The motion court properly awarded preclusion as a discovery sanction. "[I]t is unnecessary to demonstrate willful and contumacious behavior in order to impose a sanction like a monetary sanction or preclusion, as opposed to a more drastic sanction such as the striking of a pleading" (Metropolitan Bridge & Scaffolds Corp. v New York City Hous. Auth., 168 AD3d 569, 572 [1st Dept 2019]; Vandashield Ltd. v Isaacson, 146 AD3d 552, 556 [1st Dept 2017]). It is undisputed that defendants never produced the subject employment records or rules or regulations, despite multiple compliance conference orders directing same. Moreover, if, as defendants contend, no such records are in their possession or control, then precluding them from introducing such records into evidence cannot prejudice them, as it would be impossible to introduce evidence that does not exist (cf. Corriel v Volkswagen of Am., 127 AD2d 729, 731 [2d Dept 1987] ["the plaintiff's failure to provide the information in his possession would preclude him from later offering proof regarding that information at a trial"]).

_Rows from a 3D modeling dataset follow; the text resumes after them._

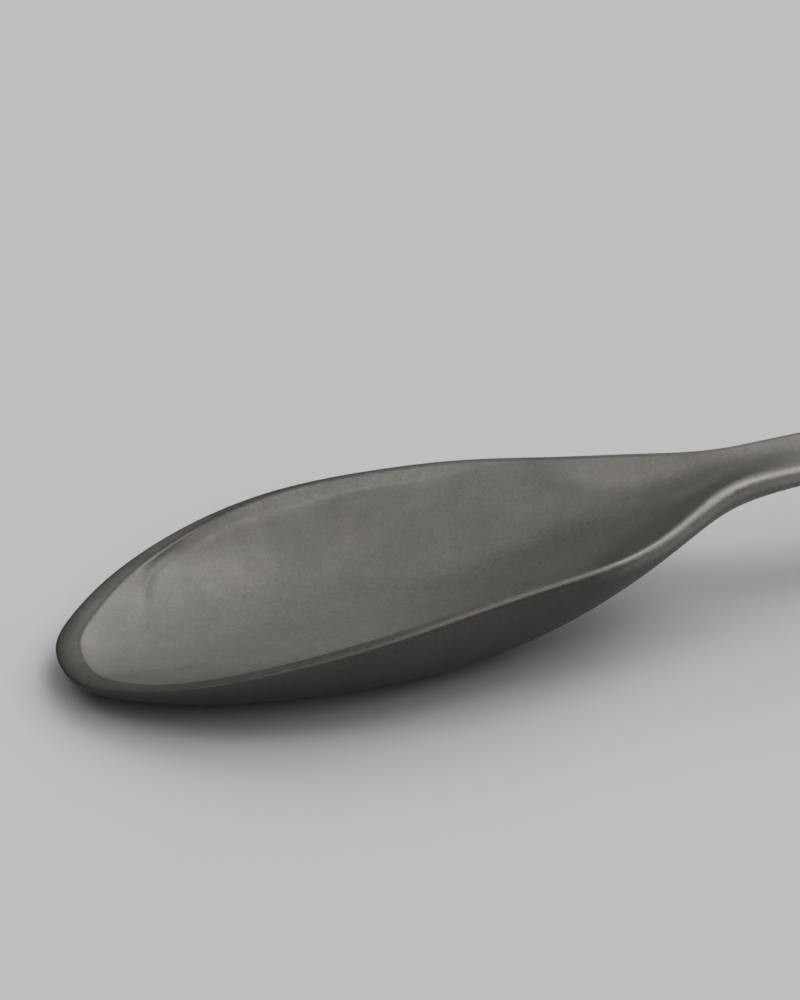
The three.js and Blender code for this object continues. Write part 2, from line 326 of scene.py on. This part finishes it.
# The light: soft lamps far away, each with its azimuth, elevation and energy
LAMP_SPREAD = math.radians(40)
WORLD_STRENGTH = 0.05
LAMPS = [
    ("window", 42, 38, 0.9),
    ("window_top", 0, 63, 0.66),
    ("window_right", 0, 33, 0.44),
    ("window_low", 45, 12, 0.3),
    ("behind", 90, 38, 0.2),
    ("left_top", 180, 63, 0.5),
    ("camera_side", 270, 38, 0.52),
    ("camera_top", 300, 63, 0.44),
]


def natural_spline(points):
    """A natural cubic spline through the points, as a function of an array."""
    xs, ys = (np.array(values, float) for values in zip(*points))
    count = len(xs)
    bends = np.zeros(count)
    rests = np.zeros(count)
    for i in range(1, count - 1):
        span = xs[i + 1] - xs[i - 1]
        share = (xs[i] - xs[i - 1]) / span
        pivot = share * bends[i - 1] + 2
        slope_after = (ys[i + 1] - ys[i]) / (xs[i + 1] - xs[i])
        slope_before = (ys[i] - ys[i - 1]) / (xs[i] - xs[i - 1])
        bends[i] = (share - 1) / pivot
        rests[i] = (6 * (slope_after - slope_before) / span - share * rests[i - 1]) / pivot
    for i in range(count - 2, -1, -1):
        bends[i] = bends[i] * bends[i + 1] + rests[i]

    def value(x):
        x = np.asarray(x, float)
        i = np.clip(np.searchsorted(xs, x) - 1, 0, count - 2)
        width = xs[i + 1] - xs[i]
        b = (x - xs[i]) / width
        a = 1 - b
        cubic = (a**3 - a) * bends[i] + (b**3 - b) * bends[i + 1]
        return a * ys[i] + b * ys[i + 1] + cubic * width**2 / 6

    return value


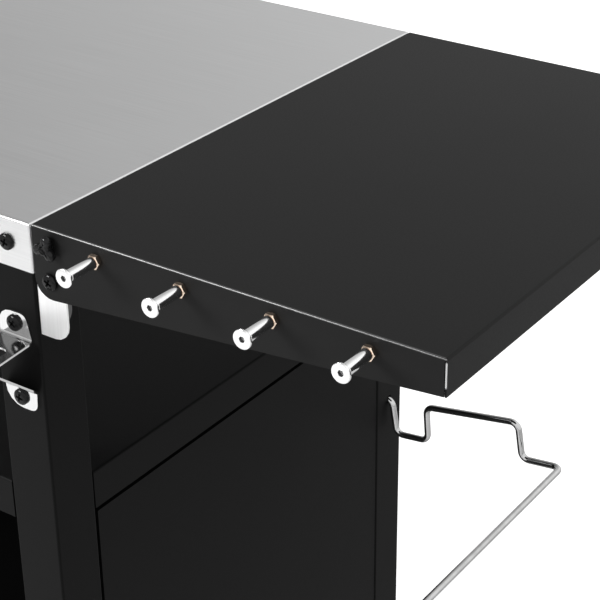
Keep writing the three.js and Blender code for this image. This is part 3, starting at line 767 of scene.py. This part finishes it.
def sky():
    """Soft studio surround, brightest low and to the right, dimmer overhead and to the left. Its strength is a
    level plus a share of the direction's x and z; the camera itself sees an even white."""
    level_ahead, share_x, share_z = 1.42, 1.0, -0.72
    dimmest, brightest, seen_white = 0.3, 1.2, 1.1
    world = bpy.data.worlds.new("studio")
    bpy.context.scene.world = world
    world.use_nodes = True
    tree = world.node_tree
    node = tree.nodes.new
    link = tree.links.new
    background = tree.nodes["Background"]
    split = node("ShaderNodeSeparateXYZ")
    link(node("ShaderNodeTexCoord").outputs["Generated"], split.inputs[0])
    total = None
    for output, weight in (("X", share_x), ("Z", share_z)):
        part = node("ShaderNodeMath")
        part.operation = "MULTIPLY_ADD"
        link(split.outputs[output], part.inputs[0])
        part.inputs[1].default_value = weight
        if total is None:
            part.inputs[2].default_value = level_ahead
        else:
            link(total, part.inputs[2])
        total = part.outputs[0]
    level = node("ShaderNodeClamp")
    link(total, level.inputs["Value"])
    level.inputs["Min"].default_value = dimmest
    level.inputs["Max"].default_value = brightest
    white = node("ShaderNodeBackground")
    white.inputs["Strength"].default_value = seen_white
    for shader in (background, white):
        shader.inputs["Color"].default_value = (1, 1, 1, 1)
    pick = node("ShaderNodeMixShader")
    link(level.outputs[0], background.inputs["Strength"])
    link(seen_directly(tree), pick.inputs[0])
    link(background.outputs[0], pick.inputs[1])
    link(white.outputs[0], pick.inputs[2])
    link(pick.outputs[0], tree.nodes["World Output"].inputs["Surface"])


def softbox(name, target, direction, distance, width, height, power):
    """An area light that shines at target from that direction; lengths in metres, power in watts."""
    light = bpy.data.lights.new(name, "AREA")
    light.shape = "RECTANGLE"
    light.size, light.size_y, light.energy = width, height, power
    lamp = bpy.data.objects.new(name, light)
    bpy.context.scene.collection.objects.link(lamp)
    back = Vector(direction).normalized()
    lamp.location = target + back * distance
    lamp.rotation_mode = "QUATERNION"
    lamp.rotation_quaternion = (-back).to_track_quat("-Z", "Y")
    return lamp


def keep_off(lamp, pieces):
    """Keeps a lamp's light off some pieces, as a card held in front of it would."""
    shaded = bpy.data.collections.new(f"kept_off_{lamp.name}")
    lamp.light_linking.receiver_collection = shaded
    for piece in pieces:
        shaded.objects.link(piece)
    for entry in shaded.collection_objects:
        entry.light_linking.link_state = "EXCLUDE"


def camera():
    """Stands in front of the worktop's corner and to its right, and looks back and down to the left."""
    azimuth, elevation, roll = math.radians(33.71), math.radians(27.19), math.radians(0.19)
    from_corner = Vector((776.6, -760.6, 502.0)) * MM
    level = math.cos(elevation)
    forward = Vector((-math.sin(azimuth) * level, math.cos(azimuth) * level, -math.sin(elevation)))
    right = Vector((math.cos(azimuth), math.sin(azimuth), 0))
    up = right.cross(forward)
    turned_right = right * math.cos(roll) + up * math.sin(roll)
    turned_up = -right * math.sin(roll) + up * math.cos(roll)
    data = bpy.data.cameras.new("camera")
    data.lens, data.sensor_width = 101.26, 36
    data.shift_x, data.shift_y = -0.0833, -0.03
    data.clip_start, data.clip_end = 0.05, 100
    eye = bpy.data.objects.new("camera", data)
    bpy.context.scene.collection.objects.link(eye)
    facing = Matrix((turned_right, turned_up, -forward)).transposed().to_4x4()
    eye.matrix_world = Matrix.Translation(TOP_CORNER + from_corner) @ facing
    bpy.context.scene.camera = eye


stage_floor()
sky()
key = softbox(
    "key", TOP_CORNER, direction=(-0.56, -0.72, 0.42), distance=2.2, width=0.9, height=0.9, power=54,
)
keep_off(key, [NODES["bottle_opener"], wire_holder, *nuts])
camera()
bpy.context.scene.view_settings.view_transform = "Standard"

Defendants' argument that plaintiff's motion should have been denied for failure to file a sufficient affirmation of good faith was not made before the motion court and is thus not properly before this Court (see Galarza v 25 Hope St. Assoc., LLC, 209 AD3d 984, 986 [2d Dept 2022]; Rosenbaum v Festinger, 151 AD3d 897, 897 [2d Dept 2017]).
THIS CONSTITUTES THE DECISION AND ORDER OF THE SUPREME COURT, APPELLATE DIVISION, FIRST DEPARTMENT.